[Begin]

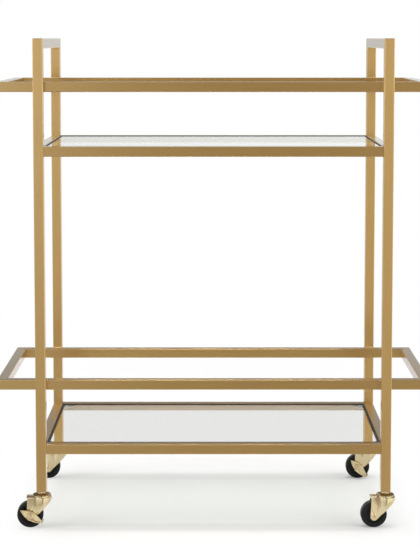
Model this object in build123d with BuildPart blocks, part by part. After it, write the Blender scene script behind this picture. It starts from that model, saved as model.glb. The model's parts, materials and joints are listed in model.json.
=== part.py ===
"""Two-shelf bar cart: a square-tube frame with glass shelves, two rail loops and four swivel casters.

Millimetres. The origin is on the floor under the middle of the cart, +X runs along its length,
+Y from front to back and +Z up.
"""

import os
from math import cos, radians, sin

from build123d import *

os.makedirs("parts", exist_ok=True)

# Overall frame
cart_height = 926.0
frame_length = 672.0
frame_depth = 370.0
rail_length = 822.0

# Heights: the lower shelf stands off the floor, the upper rail hangs off the top, and each rail
# runs the same height above its shelf
lower_shelf_top = 160.5
upper_rail_drop = 81.0
rail_rise = 120.0

# Square tube
tube = 19.0
tube_wall = 1.2
tube_corner = 1.5
mitre_round = 2.5

# Glass shelves, the rubber seal round each, and the corner tabs that carry them
glass_thickness = 5.0
glass_recess = 1.0
glass_corner = 3.0
glass_arris = 0.6
seal_width = 4.4
seal_rise = 0.8
seal_arris = 0.4
tab_leg = 26.0
tab_nose = 6.0
tab_thickness = 2.0
pad_size = 8.0
pad_thickness = 2.0
pad_margin = 1.6

# Inserts in the feet of the posts
insert_flange = 1.0
insert_flange_inset = 0.5
insert_chamfer = 0.6
insert_length = 20.0
insert_clearance = 0.15

# Clearances
running_clearance = 0.1
snug_clearance = 0.05
face_gap = 0.3

# Caster wheel
wheel_radius = 25.0
wheel_trail = 22.0
tread_width = 18.0
tread_thickness = 6.0
tread_crown_width = 14.4
tread_shoulder = 1.8
core_width = 15.0
core_rim = 3.0
web_width = 7.0
hub_radius = 8.0
bush_radius = 4.2
bush_length = 21.4
axle_radius = 3.0

# Caster fork, pressed from sheet
sheet = 2.0
fork_width = 26.0
fork_top = 59.0
fork_head_radius = 17.0
fork_head_offset = 2.0
fork_skirt = 5.0
fork_rear = 5.2
fork_lip = 1.6
fork_leg_straight = 12.5
fork_side_bend = 6.0
fork_top_flat = 1.2
lug_radius = 7.0
lug_drop = 3.5
cup_radius = 15.5
cup_height = 2.5

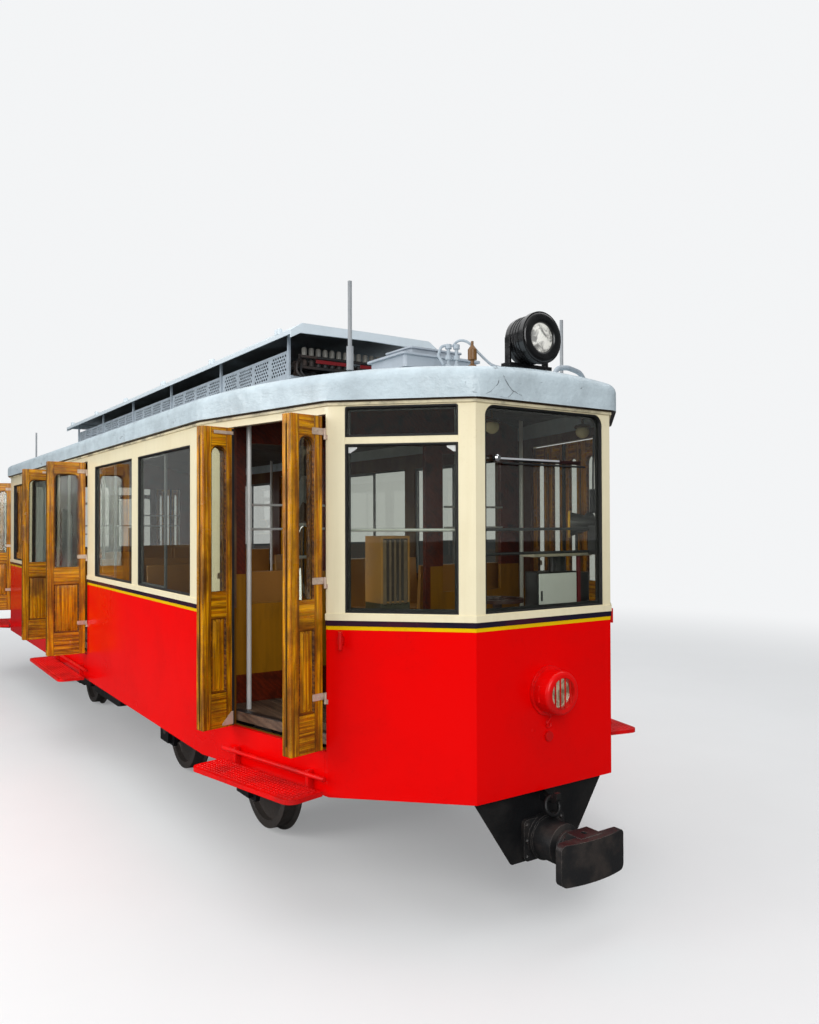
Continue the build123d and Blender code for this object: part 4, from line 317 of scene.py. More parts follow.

[End]

= Problem to solve =
Return every entry exactly as given.

= The completed task =
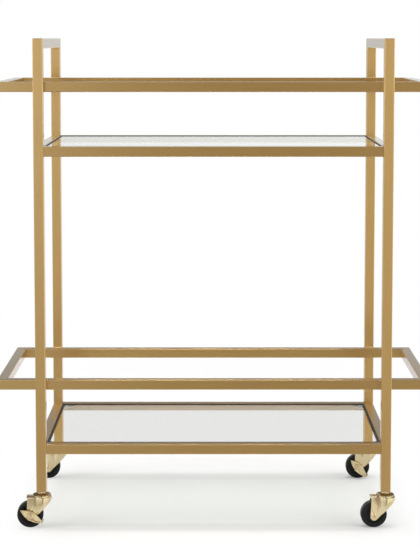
Model this object in build123d with BuildPart blocks, part by part. After it, write the Blender scene script behind this picture. It starts from that model, saved as model.glb. The model's parts, materials and joints are listed in model.json.
=== part.py ===
"""Two-shelf bar cart: a square-tube frame with glass shelves, two rail loops and four swivel casters.

Millimetres. The origin is on the floor under the middle of the cart, +X runs along its length,
+Y from front to back and +Z up.
"""

import os
from math import cos, radians, sin

from build123d import *

os.makedirs("parts", exist_ok=True)

# Overall frame
cart_height = 926.0
frame_length = 672.0
frame_depth = 370.0
rail_length = 822.0

# Heights: the lower shelf stands off the floor, the upper rail hangs off the top, and each rail
# runs the same height above its shelf
lower_shelf_top = 160.5
upper_rail_drop = 81.0
rail_rise = 120.0

# Square tube
tube = 19.0
tube_wall = 1.2
tube_corner = 1.5
mitre_round = 2.5

# Glass shelves, the rubber seal round each, and the corner tabs that carry them
glass_thickness = 5.0
glass_recess = 1.0
glass_corner = 3.0
glass_arris = 0.6
seal_width = 4.4
seal_rise = 0.8
seal_arris = 0.4
tab_leg = 26.0
tab_nose = 6.0
tab_thickness = 2.0
pad_size = 8.0
pad_thickness = 2.0
pad_margin = 1.6

# Inserts in the feet of the posts
insert_flange = 1.0
insert_flange_inset = 0.5
insert_chamfer = 0.6
insert_length = 20.0
insert_clearance = 0.15

# Clearances
running_clearance = 0.1
snug_clearance = 0.05
face_gap = 0.3

# Caster wheel
wheel_radius = 25.0
wheel_trail = 22.0
tread_width = 18.0
tread_thickness = 6.0
tread_crown_width = 14.4
tread_shoulder = 1.8
core_width = 15.0
core_rim = 3.0
web_width = 7.0
hub_radius = 8.0
bush_radius = 4.2
bush_length = 21.4
axle_radius = 3.0

# Caster fork, pressed from sheet
sheet = 2.0
fork_width = 26.0
fork_top = 59.0
fork_head_radius = 17.0
fork_head_offset = 2.0
fork_skirt = 5.0
fork_rear = 5.2
fork_lip = 1.6
fork_leg_straight = 12.5
fork_side_bend = 6.0
fork_top_flat = 1.2
lug_radius = 7.0
lug_drop = 3.5
cup_radius = 15.5
cup_height = 2.5

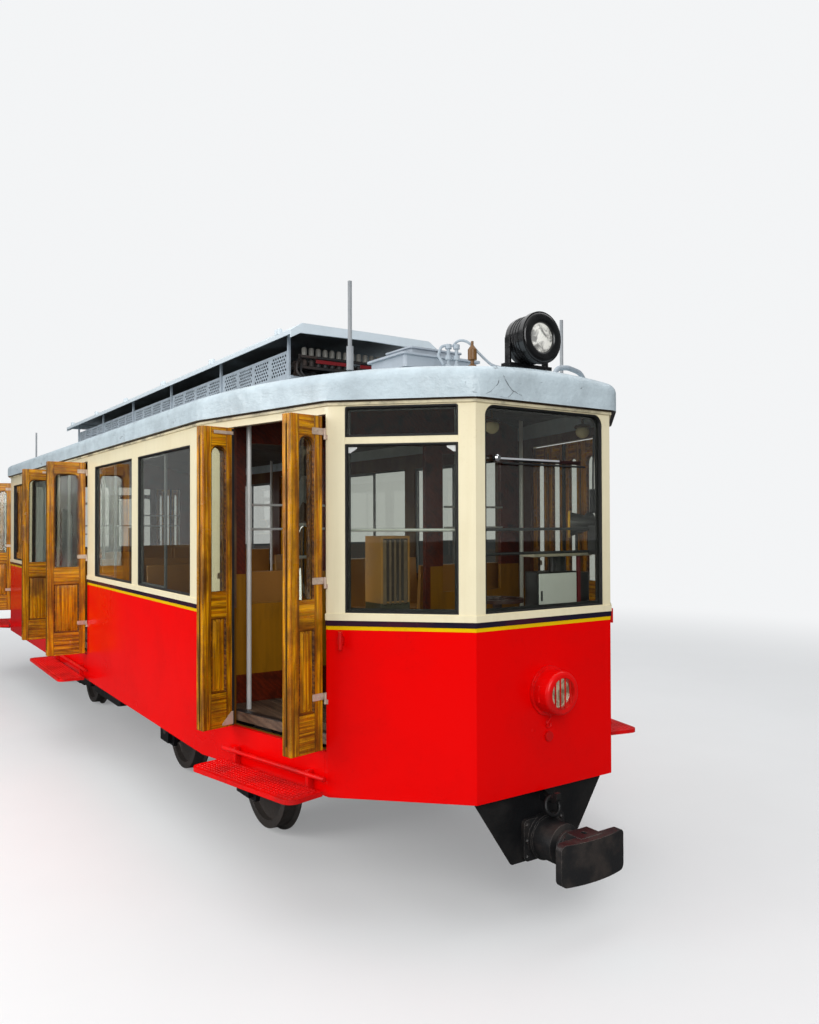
Continue the build123d and Blender code for this object: part 4, from line 317 of scene.py. More parts follow.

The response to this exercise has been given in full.